What will change my mind

I would abandon or materially reduce this long if one of the following occurs: (a) a disappointing quarter where revenue growth meaningfully misses the ~28% trajectory or net income/profitability reverses; (b) a formal take-private announcement with a price below my entry and no clear path for minority-holder recovery; (c) a sustained deterioration in digital ad markets that shows up across peers and directly compresses Grindr's ARPU and ad RPMs.

Conclusion

Grindr strikes a pragmatic balance: it is not an unprofitable scale play, nor is it a slow-growth, cash-draining legacy. Positive momentum in revenue and profitability, coupled with meaningful free cash flow and a tight public float, creates a set of outcomes where a mid-term long can pay off if the company continues to execute. The trade is actionable with strict risk controls: enter at $15.08, place a stop at $13.50, and target $20.00 over a mid-term (45 trading days) horizon.

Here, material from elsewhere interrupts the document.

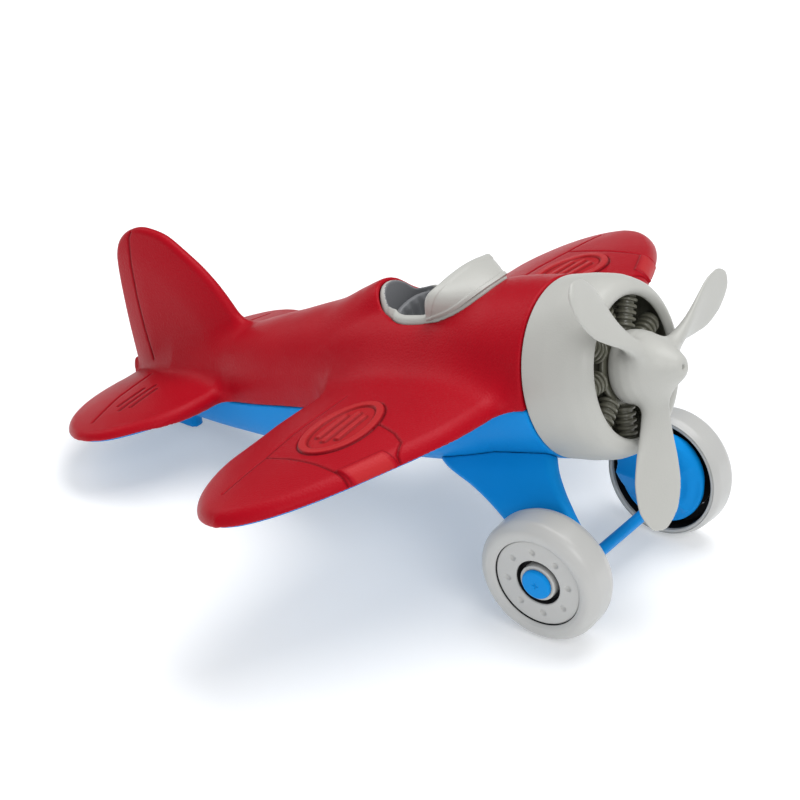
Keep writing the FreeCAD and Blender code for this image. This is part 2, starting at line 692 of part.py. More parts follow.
def build_propeller_shaft():
    shaft = x_cylinder(SHAFT_R, SHAFT_BACK, SHAFT_FRONT)
    groove = x_cylinder(5.0, GROOVE_BACK, GROOVE_FRONT).cut(groove_core())
    return largest_solid(shaft.cut(groove))


def build_shaft_clip():
    """Washer with a slot open at the top, seated in the shaft groove."""
    gap = 0.1
    slot_width = 3.2
    clip = x_cylinder(4.6, GROOVE_BACK + gap, GROOVE_FRONT - gap).cut(groove_core())
    slot = Part.makeBox(3.0, slot_width, 8.0, Vec(50.0, -slot_width / 2, 0.0))
    return largest_solid(clip.cut(slot))


# -------------------------------------------------------------------- wheels
CUP_R = 19.8                       # hollow inner side of the tyre
HUB_HOLE_R = 8.3
SLEEVE_R, SLEEVE_BORE_R = 6.6, STUB_R + 0.06
FLANGE_R = SLEEVE_R + 0.9
CAP_R = 5.45
DIMPLE_COUNT, DIMPLE_RING_R, DIMPLE_R = 8, 11.7, 1.1


def build_tyre():
    half, cup_floor = TYRE_HALF_W, DISC_FACE - 3.0
    return largest_solid(lathe([
        (half - 1.0, FACE_R, 0.3), (half - 0.2, FACE_R + 1.2, 0.8),
        (half, TYRE_R - 2.0, 4.0), (half - 3.0, TYRE_R, 5.0),
        (-half + 3.0, TYRE_R, 5.0), (-half, TYRE_R - 2.0, 1.6),
        (-half + 0.4, CUP_R, 0.5), (cup_floor, CUP_R, 1.0), (cup_floor, FACE_R, 0)]))


def build_wheel_disc():
    """Disc with an inward boss round the sleeve and dimples in its face."""
    disc_back, boss_end, recess = DISC_FACE - 2.8, -3.2, 1.4
    disc = lathe([
        (DISC_FACE, HUB_HOLE_R, 0.4), (DISC_FACE, FACE_R - 0.4, 0.5),
        (DISC_FACE - 0.5, FACE_R, 0), (disc_back, FACE_R, 0), (disc_back, 9.6, 1.0),
        (boss_end, 9.0, 0.4), (boss_end, SLEEVE_R, 0), (recess, SLEEVE_R, 0),
        (recess, HUB_HOLE_R, 0.3)])
    dimples = []
    for i in range(DIMPLE_COUNT):
        angle = math.radians(360.0 / DIMPLE_COUNT * i + 10.0)
        centre = Vec(DISC_FACE - 1.1, DIMPLE_RING_R * math.cos(angle),
                     DIMPLE_RING_R * math.sin(angle))
        dimples.append(Part.makeCylinder(DIMPLE_R, 3.0, centre, X_AXIS))
    return largest_solid(disc.cut(dimples[0].fuse(dimples[1:])))


def build_wheel_hub():
    """Sleeve on the axle stub, flanged at its inner end."""
    return largest_solid(lathe([
        (-3.6, SLEEVE_BORE_R, 0), (-3.6, FLANGE_R, 0.3), (-3.25, FLANGE_R, 0.1),
        (-3.25, SLEEVE_R, 0), (DISC_FACE + 0.2, SLEEVE_R, 0.4),
        (DISC_FACE + 0.2, SLEEVE_BORE_R, 0.2)]))


def build_axle_cap():
    """Cap with a pin that fills the bore of the stub."""
    back, front = DISC_FACE + 0.35, DISC_FACE + 1.9
    cap = lathe([
        (back, 0.0, 0), (back, CAP_R, 0.2), (DISC_FACE + 1.1, CAP_R, 0.3),
        (front, CAP_R - 1.1, 0.8), (front, 0.0, 0)])
    cap = cap.fuse(x_cylinder(STUB_BORE_R, -2.0, DISC_FACE + 0.6))
    return largest_solid(cap.cut(x_cylinder(1.0, DISC_FACE + 1.3, DISC_FACE + 3.0)))


# -------------------------------------------------------------------- export
parts = {
    "upper_body": stand(build_upper_body()),
    "lower_body": stand(build_lower_body()),
    "landing_gear": build_landing_gear(),
    "cowl": stand(build_cowl()),
    "engine": stand(build_engine()),
    "cockpit_insert": stand(build_cockpit_insert()),
    "windscreen": stand(build_windscreen()),
    "propeller": stand(build_propeller()),
    "propeller_shaft": stand(build_propeller_shaft()),
    "shaft_clip": stand(build_shaft_clip()),
}
for name, build in (("tyre", build_tyre), ("wheel_disc", build_wheel_disc),
                    ("wheel_hub", build_wheel_hub), ("axle_cap", build_axle_cap)):
    parts[name + "_right"] = on_wheel(build())
    parts[name + "_left"] = mirror(parts[name + "_right"])

os.makedirs("parts", exist_ok=True)
for name, shape in parts.items():
    # booleans on the lofts can leave small flaws
    if not shape.isValid():
        shape.fix(1e-4, 1e-4, 1e-4)
    shape.exportStep("parts/%s.step" % name)
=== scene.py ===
# A moulded toy aeroplane with low wings, standing on two wheels and a tail skid.
# The ground is z = 0, the nose points towards +X and the right wing towards -Y.
# Shapes are worked out in millimetres, most of them in the flight frame: x along the
# propeller axis with 0 at mid wing, y as in the world, z = 0 on the propeller axis.
import json
import math
import bpy
import bmesh
import numpy as np
from mathutils import Matrix, Vector


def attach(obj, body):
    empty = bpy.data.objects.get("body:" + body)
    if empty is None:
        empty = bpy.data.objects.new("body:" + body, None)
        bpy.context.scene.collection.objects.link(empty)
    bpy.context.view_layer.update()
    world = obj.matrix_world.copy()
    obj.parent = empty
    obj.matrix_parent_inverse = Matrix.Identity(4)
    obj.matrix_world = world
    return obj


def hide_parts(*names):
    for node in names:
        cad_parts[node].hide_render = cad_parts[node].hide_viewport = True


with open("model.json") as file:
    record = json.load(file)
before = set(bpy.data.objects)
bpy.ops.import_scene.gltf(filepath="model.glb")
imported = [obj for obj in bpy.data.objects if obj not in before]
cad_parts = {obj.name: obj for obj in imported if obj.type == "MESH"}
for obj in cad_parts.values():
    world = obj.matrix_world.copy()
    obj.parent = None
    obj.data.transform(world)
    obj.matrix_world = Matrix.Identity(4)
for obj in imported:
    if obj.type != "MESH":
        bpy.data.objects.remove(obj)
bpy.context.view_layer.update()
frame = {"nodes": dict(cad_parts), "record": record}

MM = 0.001


# ------------------------------------------------------------------ frames
def unit(vector):
    return vector / np.linalg.norm(vector)


JOINTS = {joint["name"]: joint for joint in frame["record"]["behaviour"]["joints"]}
PROPELLER_X = 88.4
FLIGHT_X = unit(np.array(JOINTS["propeller_spin"]["axis"], float))
FLIGHT_Y = np.array([0.0, 1.0, 0.0])
FLIGHT_Z = np.cross(FLIGHT_X, FLIGHT_Y)
FLIGHT_AXES = np.stack([FLIGHT_X, FLIGHT_Y, FLIGHT_Z], 1)
ORIGIN = np.array(JOINTS["propeller_spin"]["pos_m"], float) / MM - PROPELLER_X * FLIGHT_X
NOSE_FRAME = (ORIGIN, FLIGHT_X, FLIGHT_Y, FLIGHT_Z)


def to_world(points):
    return np.asarray(points, float) @ FLIGHT_AXES.T + ORIGIN


def to_flight(points):
    return (np.asarray(points, float) - ORIGIN) @ FLIGHT_AXES


def wheel_frame(side):
    """Centre of a wheel in world mm, its outward axis and two axes across it."""
    joint = JOINTS["wheel_%s_spin" % side]
    outward = unit(np.array(joint["axis"], float))
    centre = np.array(joint["pos_m"], float) / MM
    level = unit(np.cross([0.0, 0.0, 1.0], outward))
    return centre, outward, level, np.cross(outward, level)


# ------------------------------------------------------------------ curves
class Curve:
    """Monotone cubic through the given points, kept as a dense table."""

    def __init__(self, stations, values, count=900):
        x = np.array(stations, float)
        y = np.array(values, float)
        order = np.argsort(x)
        x, y = x[order], y[order]
        gap = np.diff(x)
        rise = np.diff(y) / gap
        slope = np.zeros(len(x))
        for i in range(1, len(x) - 1):
            if rise[i - 1] * rise[i] > 0:
                before = 2 * gap[i] + gap[i - 1]
                after = gap[i] + 2 * gap[i - 1]
                slope[i] = (before + after) / (before / rise[i - 1] + after / rise[i])
        slope[0], slope[-1] = rise[0], rise[-1]
        self.x = np.linspace(x[0], x[-1], count)
        k = np.clip(np.searchsorted(x, self.x) - 1, 0, len(x) - 2)
        s = (self.x - x[k]) / gap[k]
        self.y = ((1 + 2 * s) * (1 - s) ** 2 * y[k] + s * (1 - s) ** 2 * gap[k] * slope[k]
                  + s * s * (3 - 2 * s) * y[k + 1] + s * s * (s - 1) * gap[k] * slope[k + 1])

    def __call__(self, x):
        return np.interp(x, self.x, self.y)


def curves(rows):
    """One curve per column, over the first column."""
    stations, *columns = zip(*rows)
    return [Curve(stations, column) for column in columns]


def catmull(points, closed, steps):
    """Catmull-Rom spline through the points."""
    p = np.array(points, float)
    count = len(p)
    out = []
    for i in range(count if closed else count - 1):
        if closed:
            a, b, c, d = p[i - 1], p[i], p[(i + 1) % count], p[(i + 2) % count]
        else:
            a, b, c, d = p[max(i - 1, 0)], p[i], p[i + 1], p[min(i + 2, count - 1)]
        for k in range(steps):
            t = k / steps
            out.append(0.5 * ((2 * b) + (c - a) * t + (2 * a - 5 * b + 4 * c - d) * t * t
                              + (3 * b - a - 3 * c + d) * t ** 3))
    if not closed:
        out.append(p[-1])
    return np.array(out)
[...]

Keep an eye on quarterlies and any governance transactions; those are the clearest drivers of above-market moves in this name.


Key datasets referenced: recent revenue ~$440M, net income ~$95M in 2025, free cash flow ~$140.8M, float ~34.21M, shares outstanding ~185.15M, market cap ~$2.7-2.8B, P/S ~6.08, P/E ~28-30.

Risks

  • Concentrated ownership may favor insiders or create deal-driven volatility that harms minority shareholders.
  • Advertising cyclicality could quickly compress revenue and margins if macro ad spend weakens.
  • Valuation still requires growth; a slowdown in revenue or margin deterioration would likely trigger a re-rating.
  • Product competition or engagement declines could reduce ARPU and monetization, squeezing cash flow.